TASK STATEMENT: Filter out everything except lines holding "count".

THE INPUT:
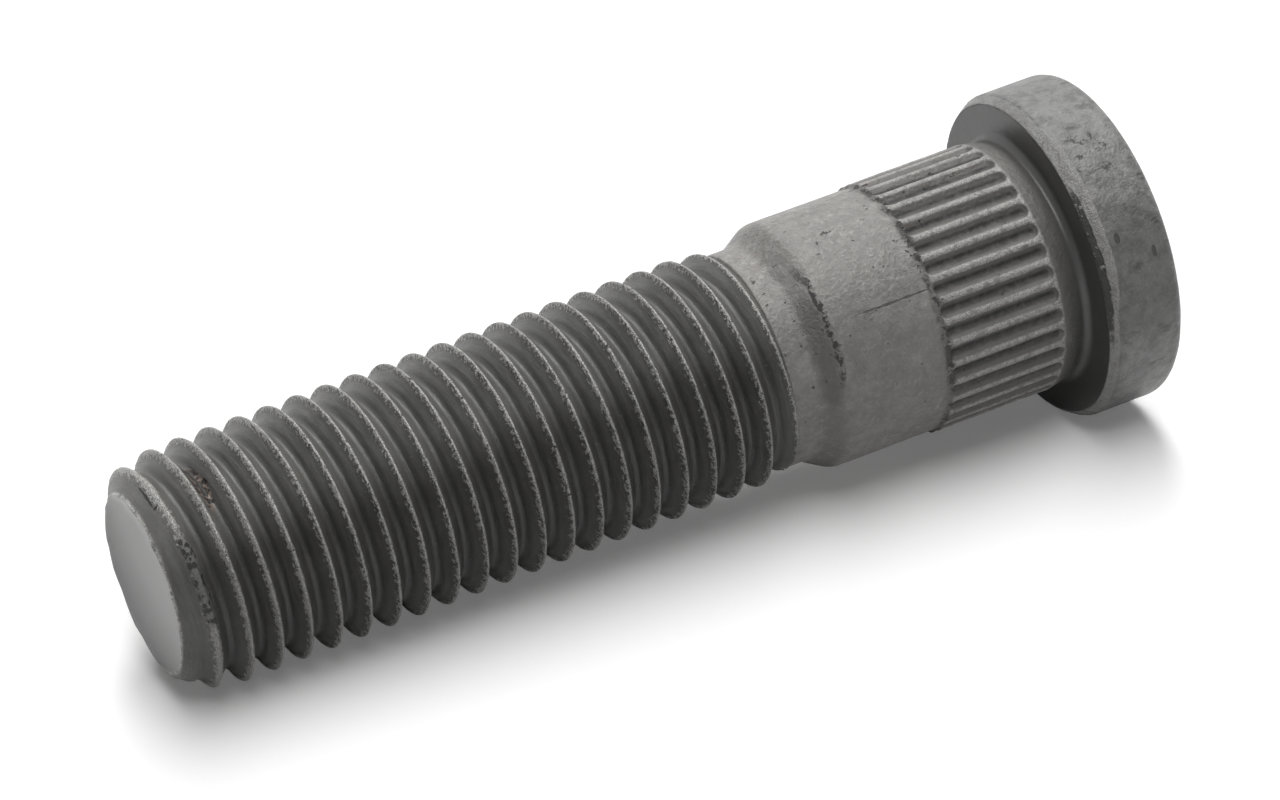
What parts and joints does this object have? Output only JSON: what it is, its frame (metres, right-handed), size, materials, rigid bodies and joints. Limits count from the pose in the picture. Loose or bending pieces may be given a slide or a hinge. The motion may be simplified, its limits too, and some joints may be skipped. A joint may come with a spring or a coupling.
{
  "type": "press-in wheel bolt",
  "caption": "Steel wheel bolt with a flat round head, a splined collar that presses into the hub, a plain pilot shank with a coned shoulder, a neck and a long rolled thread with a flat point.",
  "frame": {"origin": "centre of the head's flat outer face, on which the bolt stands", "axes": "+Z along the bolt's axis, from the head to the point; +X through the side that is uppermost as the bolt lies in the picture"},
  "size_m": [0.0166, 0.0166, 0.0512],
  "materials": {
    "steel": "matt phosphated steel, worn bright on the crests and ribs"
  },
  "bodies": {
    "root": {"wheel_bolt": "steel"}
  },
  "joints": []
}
---
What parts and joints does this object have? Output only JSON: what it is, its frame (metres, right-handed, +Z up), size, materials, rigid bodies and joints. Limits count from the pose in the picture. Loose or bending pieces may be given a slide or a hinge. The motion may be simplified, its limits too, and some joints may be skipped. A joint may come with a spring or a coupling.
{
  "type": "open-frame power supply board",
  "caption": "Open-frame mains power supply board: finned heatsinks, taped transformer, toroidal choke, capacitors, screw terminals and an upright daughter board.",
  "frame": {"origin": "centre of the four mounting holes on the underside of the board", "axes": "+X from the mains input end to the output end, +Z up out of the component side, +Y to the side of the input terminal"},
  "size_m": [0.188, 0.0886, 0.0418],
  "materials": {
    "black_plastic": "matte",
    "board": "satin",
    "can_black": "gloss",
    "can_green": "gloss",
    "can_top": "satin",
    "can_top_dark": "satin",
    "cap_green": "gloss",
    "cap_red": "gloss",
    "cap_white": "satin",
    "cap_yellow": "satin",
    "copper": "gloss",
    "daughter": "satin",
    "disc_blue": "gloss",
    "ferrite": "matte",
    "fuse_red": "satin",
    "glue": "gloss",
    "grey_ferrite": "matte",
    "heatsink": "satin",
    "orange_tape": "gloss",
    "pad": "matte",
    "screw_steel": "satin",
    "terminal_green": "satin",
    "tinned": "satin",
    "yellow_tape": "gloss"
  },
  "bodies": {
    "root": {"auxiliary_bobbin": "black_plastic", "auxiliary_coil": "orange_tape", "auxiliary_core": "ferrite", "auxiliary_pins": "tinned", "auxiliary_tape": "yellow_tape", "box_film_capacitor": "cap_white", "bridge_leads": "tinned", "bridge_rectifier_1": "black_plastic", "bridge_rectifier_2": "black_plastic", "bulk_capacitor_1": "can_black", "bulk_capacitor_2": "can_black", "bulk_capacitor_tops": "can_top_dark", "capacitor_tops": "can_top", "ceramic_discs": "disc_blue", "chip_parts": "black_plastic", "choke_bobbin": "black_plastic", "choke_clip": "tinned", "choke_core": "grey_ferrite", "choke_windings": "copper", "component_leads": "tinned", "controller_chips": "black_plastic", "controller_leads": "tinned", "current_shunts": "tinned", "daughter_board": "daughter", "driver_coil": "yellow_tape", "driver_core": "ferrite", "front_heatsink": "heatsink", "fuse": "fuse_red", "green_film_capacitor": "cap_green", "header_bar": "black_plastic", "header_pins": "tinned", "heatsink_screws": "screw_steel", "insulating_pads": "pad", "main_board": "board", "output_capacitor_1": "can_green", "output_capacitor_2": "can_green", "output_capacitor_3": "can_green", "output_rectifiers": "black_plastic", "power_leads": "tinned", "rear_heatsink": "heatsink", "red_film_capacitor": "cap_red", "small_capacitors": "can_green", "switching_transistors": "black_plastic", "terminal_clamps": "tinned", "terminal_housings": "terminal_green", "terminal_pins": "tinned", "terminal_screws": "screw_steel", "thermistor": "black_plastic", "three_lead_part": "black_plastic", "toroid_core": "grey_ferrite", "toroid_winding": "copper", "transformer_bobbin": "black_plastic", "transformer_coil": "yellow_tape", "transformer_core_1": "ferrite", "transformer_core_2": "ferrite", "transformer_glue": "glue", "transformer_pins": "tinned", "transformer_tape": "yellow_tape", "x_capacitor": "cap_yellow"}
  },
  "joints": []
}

PROBLEM SOLUTION:
What parts and joints does this object have? Output only JSON: what it is, its frame (metres, right-handed), size, materials, rigid bodies and joints. Limits count from the pose in the picture. Loose or bending pieces may be given a slide or a hinge. The motion may be simplified, its limits too, and some joints may be skipped. A joint may come with a spring or a coupling.
What parts and joints does this object have? Output only JSON: what it is, its frame (metres, right-handed, +Z up), size, materials, rigid bodies and joints. Limits count from the pose in the picture. Loose or bending pieces may be given a slide or a hinge. The motion may be simplified, its limits too, and some joints may be skipped. A joint may come with a spring or a coupling.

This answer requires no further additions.